1. Graphql Basic
1.1 Ideas
Graphql is a language
Graphql is a brand-new language, just like other programming languages:
query {
author(id:1) {
id
firstName
lastName
}
post(id:1) {
id
title
}
}
The backend server need to parse this query string and handle the request.
Always HTTP POST Request
Graphql requests are always sent as an HTTP POST request, with the body like:
{
"query": "mutation {\n upvotePost(postId:1) {\n id\n title\n author {\n id\n firstName\n lastName\n }\n votes\n }\n}",
"variables": null
}
curl:
$ curl -X POST -H 'Content-Type: application/json' -d '{"query":"mutation {\n upvotePost(postId:1) {\n id\n title\n author {\n id\n firstName\n lastName\n }\n votes\n }\n}","variables":null}' http://localhost:3000/graphql
Graphql is a string when making query
As you can see in previous example, graphql is a customized language, it’s query will be sent as a string inside the POST json body (field query
).
Graphql is explicit
Means you will need to write down every field, every single character of your requests, no implicit allowed.
Wrong:
query {
friend {
"""
client: I guess you know what I want, no?
server: NO!
"""
}
}
Correct:
query {
friend {
"""
client: Hey dude, I need A B C D ...
server: Sure!
"""
name
age
hobby
}
}
1.2 Example
Let’s have an example to get familiar with the Graphql implementation. I won’t touch too much basic grammars in this post, you can find them here: https://graphql.org/learn/.
graphql-tools
Graphql is a design / concept
initially by Facebook:
- Official site: https://graphql.org/
- Spec: https://spec.graphql.org/
So Graphql itself is NOT AN IMPLEMENTATION
. When you need to do real app developing, you should choose an implementation / tool / library.

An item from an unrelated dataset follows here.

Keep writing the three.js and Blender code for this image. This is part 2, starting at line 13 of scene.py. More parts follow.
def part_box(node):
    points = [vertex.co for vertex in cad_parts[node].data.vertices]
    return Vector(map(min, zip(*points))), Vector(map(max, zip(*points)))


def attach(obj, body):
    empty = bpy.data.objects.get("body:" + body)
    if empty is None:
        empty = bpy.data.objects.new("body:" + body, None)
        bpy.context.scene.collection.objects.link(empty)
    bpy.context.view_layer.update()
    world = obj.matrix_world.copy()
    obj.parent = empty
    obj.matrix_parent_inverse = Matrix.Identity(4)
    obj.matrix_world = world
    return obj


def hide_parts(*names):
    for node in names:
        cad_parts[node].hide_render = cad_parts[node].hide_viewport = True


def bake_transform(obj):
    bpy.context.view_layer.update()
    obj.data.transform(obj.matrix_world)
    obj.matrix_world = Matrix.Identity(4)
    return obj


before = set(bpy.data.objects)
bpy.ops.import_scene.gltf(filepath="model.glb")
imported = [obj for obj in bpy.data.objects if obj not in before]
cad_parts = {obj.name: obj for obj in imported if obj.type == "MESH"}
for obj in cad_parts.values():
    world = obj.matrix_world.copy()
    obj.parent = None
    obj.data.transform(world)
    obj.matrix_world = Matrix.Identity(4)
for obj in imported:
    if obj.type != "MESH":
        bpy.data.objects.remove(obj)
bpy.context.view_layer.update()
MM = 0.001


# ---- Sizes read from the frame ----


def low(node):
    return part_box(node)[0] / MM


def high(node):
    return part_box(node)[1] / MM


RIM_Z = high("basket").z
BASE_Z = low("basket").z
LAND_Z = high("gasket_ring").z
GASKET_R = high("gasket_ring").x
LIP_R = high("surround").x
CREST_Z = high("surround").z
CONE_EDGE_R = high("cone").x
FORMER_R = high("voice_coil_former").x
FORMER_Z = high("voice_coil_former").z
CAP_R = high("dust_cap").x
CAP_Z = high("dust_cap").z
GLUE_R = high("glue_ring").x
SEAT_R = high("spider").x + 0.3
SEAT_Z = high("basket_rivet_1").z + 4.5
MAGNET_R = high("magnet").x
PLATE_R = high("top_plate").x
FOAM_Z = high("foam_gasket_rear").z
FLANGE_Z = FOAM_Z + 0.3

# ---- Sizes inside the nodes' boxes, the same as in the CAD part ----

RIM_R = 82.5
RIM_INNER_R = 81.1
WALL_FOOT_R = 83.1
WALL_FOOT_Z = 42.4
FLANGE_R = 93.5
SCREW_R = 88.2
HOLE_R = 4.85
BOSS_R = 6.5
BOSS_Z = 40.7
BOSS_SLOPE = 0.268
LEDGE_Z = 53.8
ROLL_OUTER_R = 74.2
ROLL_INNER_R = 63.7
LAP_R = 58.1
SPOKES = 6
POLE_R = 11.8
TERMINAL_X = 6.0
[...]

Apollo is a choice, and the pioneer in this area. graphql-tools is another, and more developer / project friendly.
In short, Apollo wants to build an ecosystem, from frontend client to backend, all the tools provided by their company, and it has paid service. On the other hand graphql-tools is a set of tools to help you develop the graphql backends (or mostly your schema), it won’t limit you, you even can choose your favorite web server (express or koa or others) without any restriction.
So in the example, I will show you how to use graphql-tools.
Types
All your models
and apis
or others are all recognized as typeDefs
by graphql-tools. You can put them in a single *.graphql
file or multiple files.
type Author {
id: Int!
firstName: String
lastName: String
"""
the list of Posts by this author
"""
posts: [Post]
}
type Post {
id: Int!
title: String
votes: Int
"""
the Author of this post
"""
author: Author
}
# the schema allows the following query:
type Query {
posts: [Post]
post(id: Int!): Post
author(id: Int!): Author
}
# this schema allows the following mutation:
type Mutation {
upvotePost(postId: Int!): Post
}
You only need to pay attention to:
-
Query:
- Actually it’s not a
type
, it’s the root entrance of all the query apis - Put all your GET RESTful apis here
- This area is the core of the Graphql server
- Actually it’s not a
-
Mutation:
- Same as above, it’s the root entrance of all the mutation apis
- Put all your post/put/delete RESTful apis here
- This area is not too
GRAPHQL WAY
, a bit ugly, e.g a lotupdateXXX
deleteXXX
etc
Resolvers
resolvers
is the actual business logic handler in Graphql backend. It’s used to answer the query of specific type, and return the data client need.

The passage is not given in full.